SUPPLIED INFORMATION:
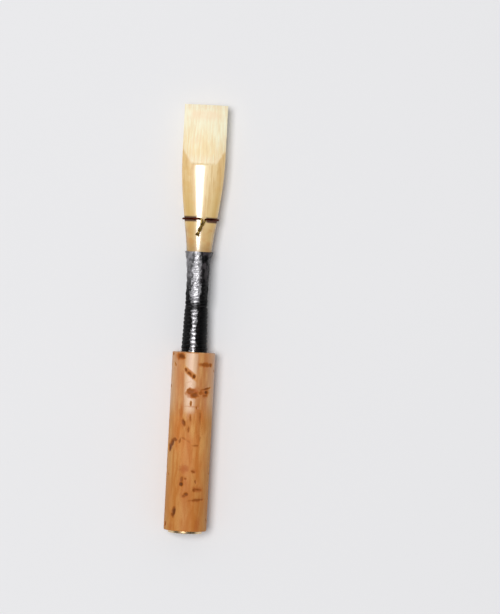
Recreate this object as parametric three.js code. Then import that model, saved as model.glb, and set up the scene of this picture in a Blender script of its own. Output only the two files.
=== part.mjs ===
// An oboe reed: two cane blades tied with thread onto a corked brass tube, the staple.
//
// Lengths are in millimetres. The reed lies on its cork on the surface z = 0, with +Y from the cork
// to the blades' tip and +Z up through the upper blade. The origin is on the surface, under the
// middle of the reed's length. In the functions below, y is the distance from the staple's lower
// end, and x and z are measured from the reed's own axis.

import * as THREE from "three";

// Driving sizes: lengths along the reed

const staplePastCork = 0.4; // the staple's rim stands this far out of the cork
const corkLength = 29.3;
const bareTieLength = 7.9; // thread wound straight onto the staple, between the cork and the cane
const tailLength = 9.4; // cane that overlaps the staple, under the thread
const throatSetback = 0.8; // the thread stops this far short of the staple's upper end
const caneBeyondStaple = 23.4;
const wireFromThread = 5.3;
const scrapeLength = 9.9; // scraped cane, from the end of the bark to the tip
const shoulderRise = 2.1; // the bark reaches this much nearer to the tip at the blade's edges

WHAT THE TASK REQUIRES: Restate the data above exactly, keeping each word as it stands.

RESPONSE TO THIS EXERCISE:
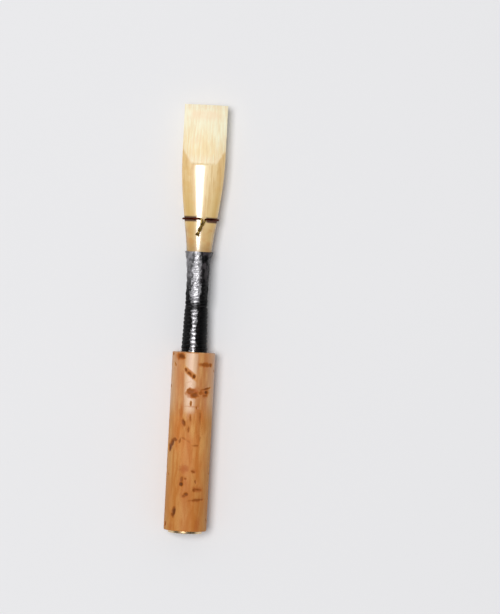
Recreate this object as parametric three.js code. Then import that model, saved as model.glb, and set up the scene of this picture in a Blender script of its own. Output only the two files.
=== part.mjs ===
// An oboe reed: two cane blades tied with thread onto a corked brass tube, the staple.
//
// Lengths are in millimetres. The reed lies on its cork on the surface z = 0, with +Y from the cork
// to the blades' tip and +Z up through the upper blade. The origin is on the surface, under the
// middle of the reed's length. In the functions below, y is the distance from the staple's lower
// end, and x and z are measured from the reed's own axis.

import * as THREE from "three";

// Driving sizes: lengths along the reed

const staplePastCork = 0.4; // the staple's rim stands this far out of the cork
const corkLength = 29.3;
const bareTieLength = 7.9; // thread wound straight onto the staple, between the cork and the cane
const tailLength = 9.4; // cane that overlaps the staple, under the thread
const throatSetback = 0.8; // the thread stops this far short of the staple's upper end
const caneBeyondStaple = 23.4;
const wireFromThread = 5.3;
const scrapeLength = 9.9; // scraped cane, from the end of the bark to the tip
const shoulderRise = 2.1; // the bark reaches this much nearer to the tip at the blade's edges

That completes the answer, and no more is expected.